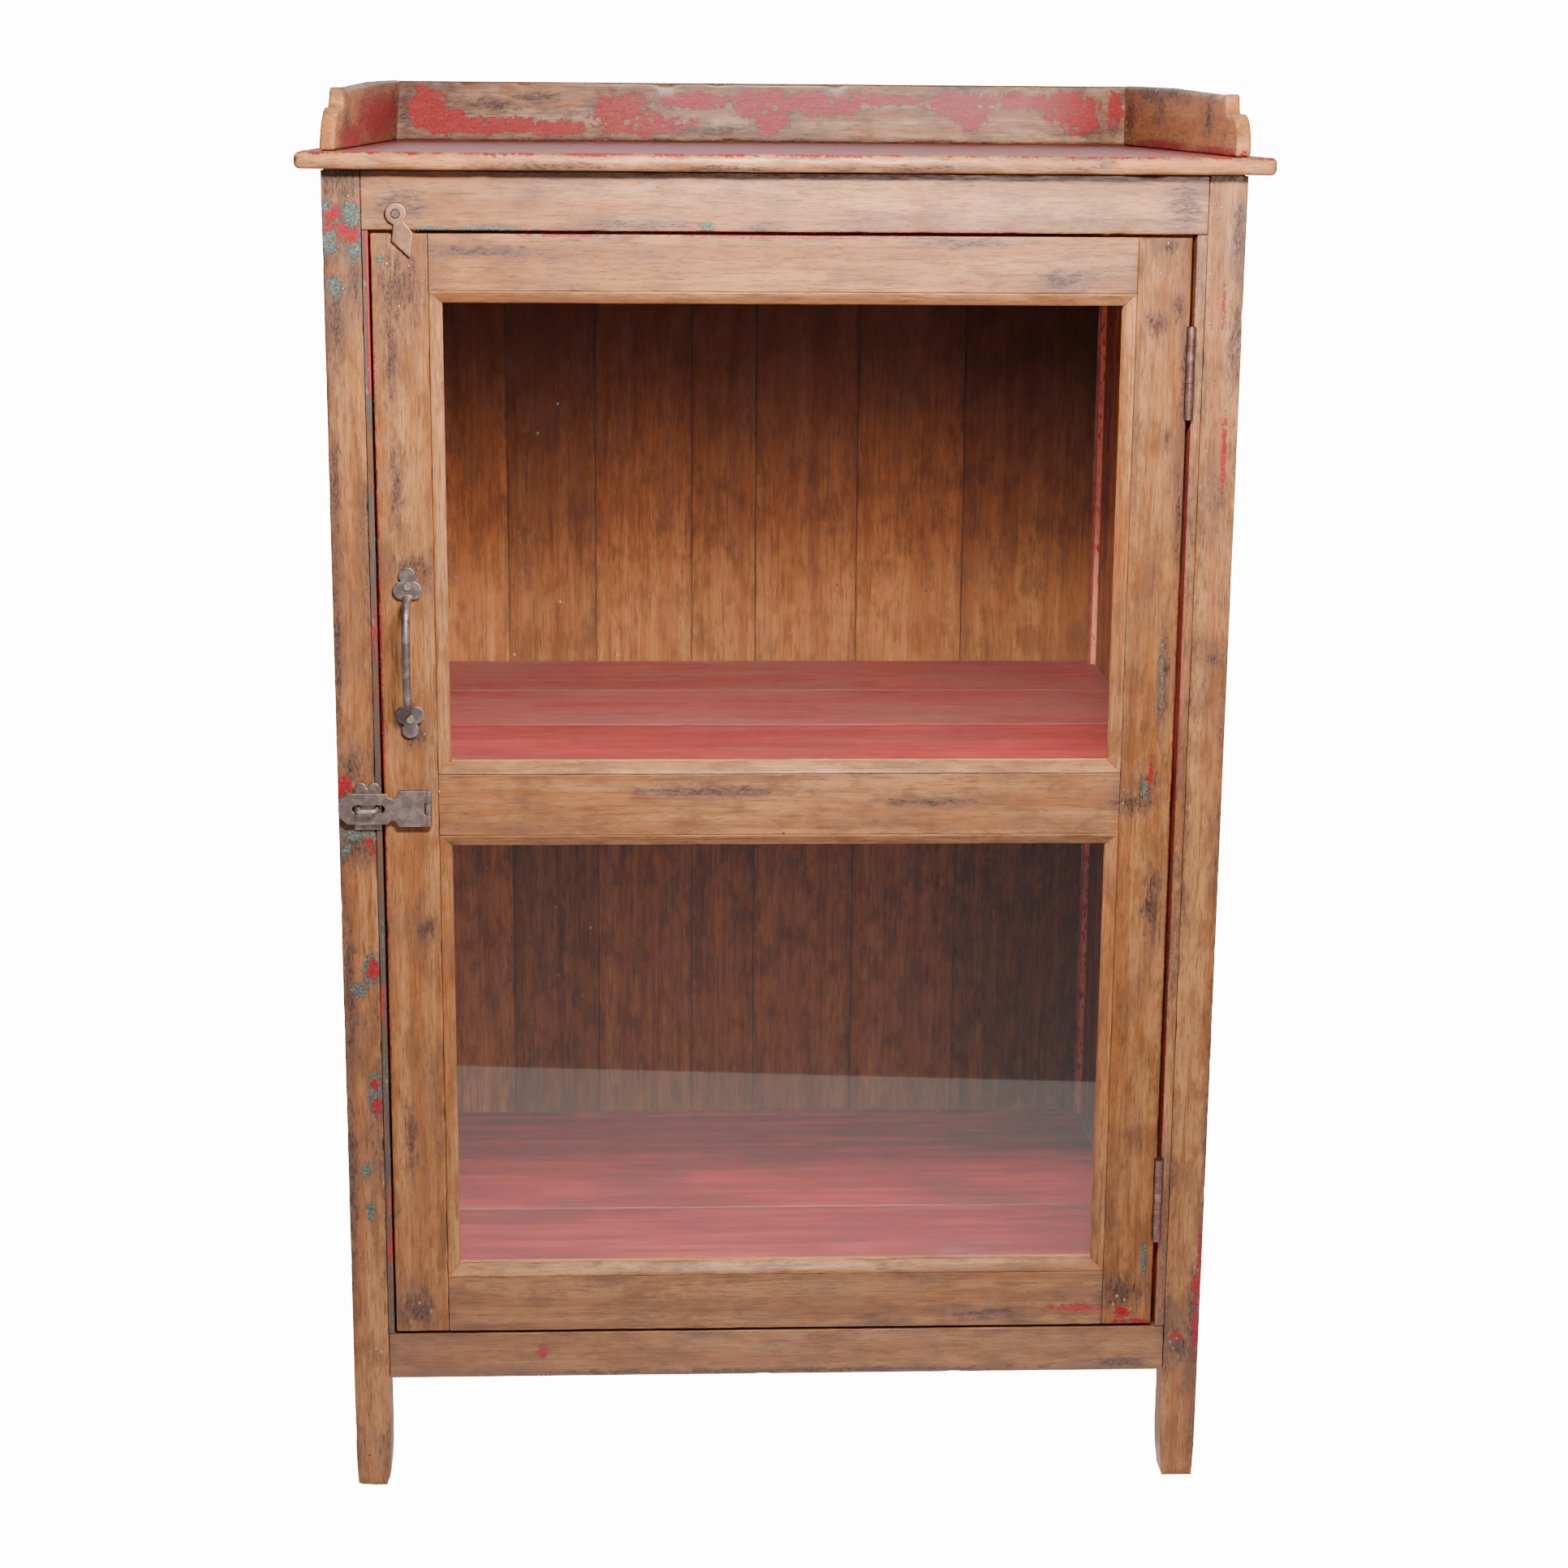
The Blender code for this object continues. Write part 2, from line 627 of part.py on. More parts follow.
def hasp_outline():
    """Front view of the hasp arm about its own axis: slotted tongue, round notches, wide hinge end."""
    left = HASP_LEFT - HASP_AXIS_X
    tongue = 13.3
    wide = HASP_HEIGHT / 2
    notch = (-30.3, tongue + 0.6)
    points = [(-3.2, -wide), (-3.2, wide), (-25.0, wide)]
    points += arc(notch, 5.0, -8.0, -172.0, 6)
    points += [(left + 8.0, tongue)]
    points += [(left + 2.0, tongue - 5.0), (left, 3.0), (left, -3.0), (left + 2.0, -tongue + 5.0)]
    points += [(left + 8.0, -tongue)]
    points += arc((notch[0], -notch[1]), 4.0, 172.0, 8.0, 5)
    points += [(-25.0, -wide)]
    return points


def slot_outline():
    """The slot in the hasp arm, round at both ends."""
    radius = SLOT_HEIGHT / 2
    ends = (SLOT[0] - HASP_AXIS_X + radius, SLOT[1] - HASP_AXIS_X - radius)
    return arc((ends[0], 0.0), radius, 90.0, 270.0, 5) + arc((ends[1], 0.0), radius, -90.0, 90.0, 5)


def build_hasp():
    axis = (HASP_AXIS_X, HASP_AXIS_Y, HASP_Z)
    knuckle = HASP_HEIGHT / 3
    arm_y = HASP_AXIS_Y - 0.4 - HASP_PLATE / 2
    loops = [hasp_outline(), slot_outline()]
    arm = flat_outline("hasp_arm", loops, HASP_PLATE, (axis[0], arm_y, axis[2]), steel())
    leaf_y = (FRONT - GAP - 1.6, FRONT - GAP)
    leaf_x = (HASP_AXIS_X - 25.0, HASP_AXIS_X)
    leaf_z = (HASP_Z - HASP_HEIGHT / 2, HASP_Z + HASP_HEIGHT / 2)
    leaf = block("hasp_leaf", leaf_x, leaf_y, leaf_z, steel(), 0.0, shrink=0.0)
    own = {"hasp_arm": (-1, 1), "hasp_leaf": (0,)}
    for plate in (arm, leaf):
        for k in (-1, 0, 1):
            middle = (axis[0], axis[1], axis[2] + knuckle * k)
            tag = "%s_%d" % (plate.name, k + 1)
            if k in own[plate.name]:
                barrel = rod(tag + "_knuckle", middle, HASP_BARREL_R, knuckle - GAP, sides=16, cutter=True)
                combine(plate, barrel, "UNION")
                if plate is arm:
                    bridge_x = (HASP_AXIS_X - 4.0, HASP_AXIS_X)
                    bridge_y = (arm_y - HASP_PLATE / 2, arm_y + HASP_PLATE / 2)
                    half = (knuckle - GAP) / 2
                    bridge_z = (middle[2] - half, middle[2] + half)
                    combine(plate, block(tag + "_bridge", bridge_x, bridge_y, bridge_z, cutter=True), "UNION")
            else:
                room = rod(tag + "_room", middle, HASP_BARREL_R + 0.35, knuckle + GAP, sides=16, cutter=True)
                combine(plate, room)
        bore = rod(plate.name + "_bore", axis, HASP_PIN_R + 0.3, HASP_HEIGHT + 4, sides=12, cutter=True)
        combine(plate, bore)
    rod("hasp_pin", axis, HASP_PIN_R, HASP_HEIGHT + 0.6, sides=12, mat=steel())
    move_origin(arm, axis)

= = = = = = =

Only the lines from the first line of the material above through the line that contains "return arc((ends[0], 0.0), radius, 90.0, 270.0, 5)" should be quoted, each one exactly.

■ WRITTEN SOLUTION
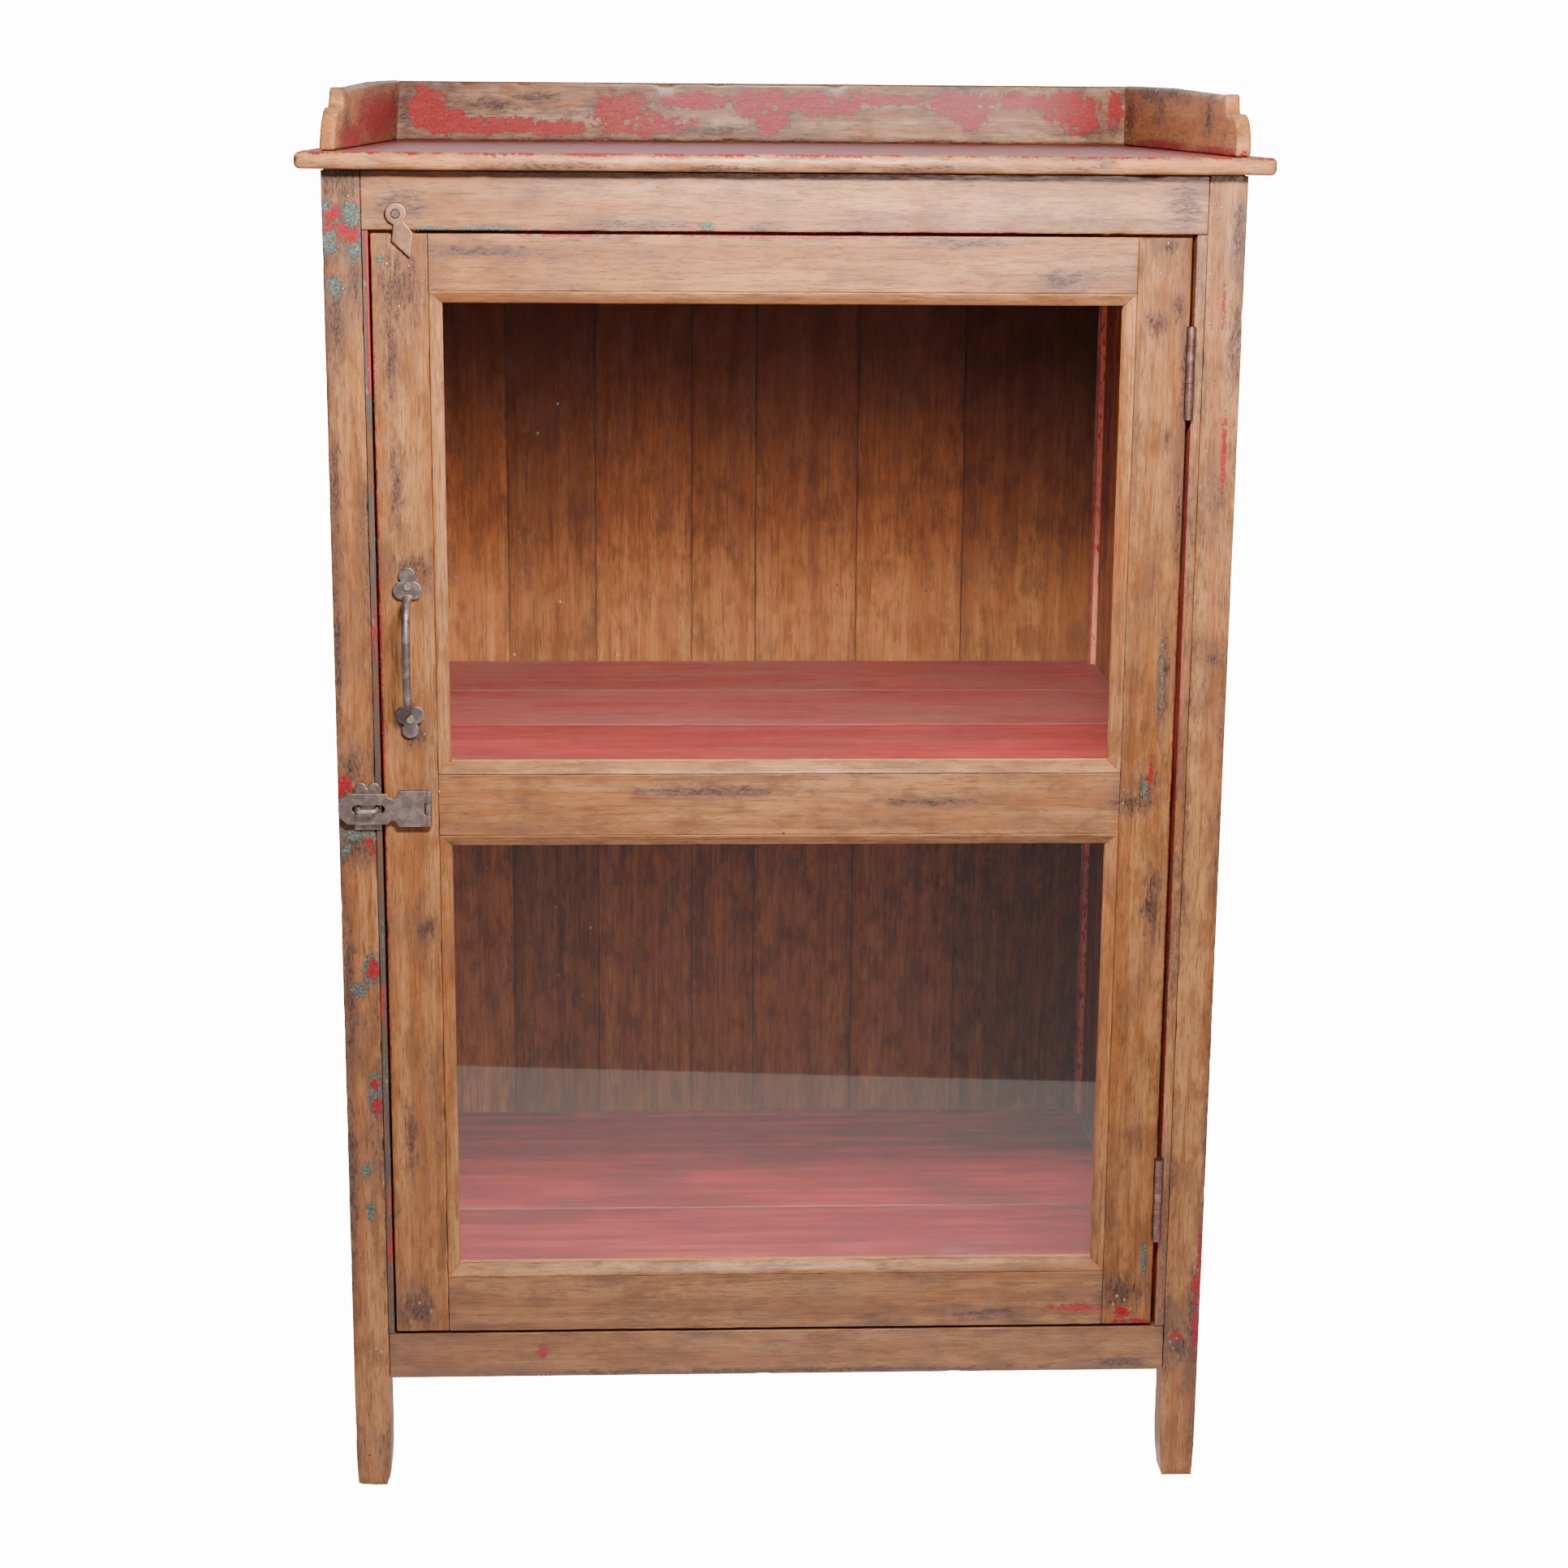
The Blender code for this object continues. Write part 2, from line 627 of part.py on. More parts follow.
def hasp_outline():
    """Front view of the hasp arm about its own axis: slotted tongue, round notches, wide hinge end."""
    left = HASP_LEFT - HASP_AXIS_X
    tongue = 13.3
    wide = HASP_HEIGHT / 2
    notch = (-30.3, tongue + 0.6)
    points = [(-3.2, -wide), (-3.2, wide), (-25.0, wide)]
    points += arc(notch, 5.0, -8.0, -172.0, 6)
    points += [(left + 8.0, tongue)]
    points += [(left + 2.0, tongue - 5.0), (left, 3.0), (left, -3.0), (left + 2.0, -tongue + 5.0)]
    points += [(left + 8.0, -tongue)]
    points += arc((notch[0], -notch[1]), 4.0, 172.0, 8.0, 5)
    points += [(-25.0, -wide)]
    return points


def slot_outline():
    """The slot in the hasp arm, round at both ends."""
    radius = SLOT_HEIGHT / 2
    ends = (SLOT[0] - HASP_AXIS_X + radius, SLOT[1] - HASP_AXIS_X - radius)
    return arc((ends[0], 0.0), radius, 90.0, 270.0, 5) + arc((ends[1], 0.0), radius, -90.0, 90.0, 5)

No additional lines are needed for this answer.